The CFTC’s Third Law of Motion was in evidence again yesterday as CFTC Acting Chairman Mark Wetjen and EU Commissioner Michel Barnier announced continued “progress” regarding the treatment of multilateral trading facilities (MTFs), as contemplated under the “Path Forward” statement published in July 2013.

Under the Dodd-Frank Act, swap provisions (including the requirement to register as a DCM or SEF) do not apply to activities outside the United States unless those activities “have a direct and significant connection with activities in, or effect on, commerce of the United States”.  Once this nexus is established, swaps that are subject to a clearing requirement and are “made available to trade” must generally be traded on DCMs or SEFs, unless an exception applies.

In a guidance document published on 15 November 2013, the CFTC’s Division of Market Oversight (DMO) confirmed that a multilateral swaps trading platform (such as an MTF) located outside the United States which provides US persons or persons located in the US (including personnel and agents of non-US persons located in the United States) with the ability to trade or execute swaps on or pursuant to the rules of the platform, either directly or indirectly through an intermediary, would have the necessary ‘direct and significant’ connection to trigger the DCM/SEF registration requirements of the Dodd-Frank Act.  Furthermore, the CFTC’s final SEF rules published on 16 May 2013, confirmed that a facility “for the trading or processing of swaps” would be required to register as a DCM or SEF even if it only executes or trades swaps that are not subject to the trade execution mandate[1].  The net result is that, unless able to take advantage of an exemption, many MTFs would be required to register as either a DCM or a SEF.

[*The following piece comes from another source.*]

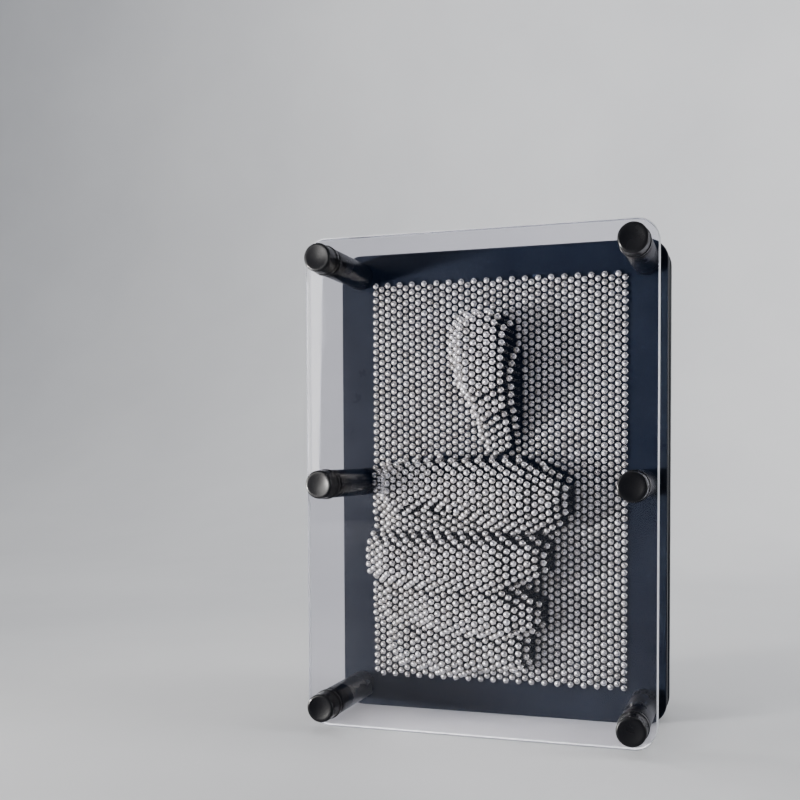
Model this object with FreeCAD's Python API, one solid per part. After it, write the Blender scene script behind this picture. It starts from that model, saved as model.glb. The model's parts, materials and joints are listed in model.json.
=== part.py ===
import FreeCAD, Part
import math
import os

# Pin art impression toy: a clear window, two perforated plates held apart on
# six posts, and a field of headed steel pins that slide through the plates.
# Millimetres. X runs left to right, Z up, the clear window faces -Y.

V = FreeCAD.Vector
os.makedirs("parts", exist_ok=True)

# ---------------------------------------------------------------- dimensions
WIDTH = 127.5            # window and plates, left to right
HEIGHT = 178.0           # window and plates, bottom to top
CORNER_R = 8.0           # rounded corners of window and plates
EDGE_BREAK = 0.4         # small chamfer on the window's polished edges

WINDOW_T = 3.0           # clear window
PLATE_T = 3.0            # each perforated plate
WINDOW_FRONT = 34.0      # pin plate's front face to window's front face
PLATE_PITCH = 10.5       # pin plate's front face to back plate's front face

POST_INSET_X = 8.0       # post centres from the side edges
POST_INSET_Z = 8.2       # post centres from the top and bottom edges
POST_D = 10.4            # black spacer posts between pin plate and window
CAP_D = 11.0             # caps in front of the window and behind the back plate
FRONT_CAP_L = 7.5
REAR_CAP_L = 6.0
CAP_EDGE = 0.9           # rounded rim of the caps
RING_D = 10.2            # ring groove where a front cap meets the window
RING_L = 1.0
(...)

Under the Path Forward Statement the CFTC agreed to extend time-limited transitional relief to MTFs in the event that the CFTC’s trade execution requirement was triggered before 15 March 2014, provided that such MTFs were subject to:

  • sufficient levels of pre- and post-trade price transparency;
  • non-discriminatory access by market participants; and
  • an appropriate level of oversight.

As this is the case, on 12 February 2014, the CFTC issued two no-action letters, CFTC Letter No 14-15: and CFTC Letter No. 14-16.  Both letters provide no action relief with respect to:

  • MTFs overseen by competent authorities designated by EU Member States from the SEF registration requirements; and
  • parties executing swap transactions on MTFs from trade execution requirements.

Relief under CFTC Letter No 14-15 expires on the earlier of:

  • relief being granted pursuant to CFTC Letter No. 14-16; or
  • 11:59 pm on 24 March 2014.

CFTC Letter No. 14-16 provides the potential for longer-term relief but requires an MTF to certify that it:

  • is subject to and compliant with regulatory requirements established by its home state regulator that are in accordance the SEF regulatory requirements concerning trading methodology;
  • is subject to and compliant with regulatory requirements established by its home state regulator that are comparable to, and as comprehensive as, SEF regulatory requirements concerning non-discriminatory access by market participants and an appropriate level of oversight;
  • meets certain reporting and clearing-related requirements; and
  • does not allow trading by US persons who are not eligible contract participants on its platform.

The no action relief under CFTC Letter No. 14-16 will expire upon the effective date of any final rules implementing the CFTC’s authority to exempt facilities that are “subject to comparable, comprehensive supervision and regulation” by home state authorities from the SEF registration requirement.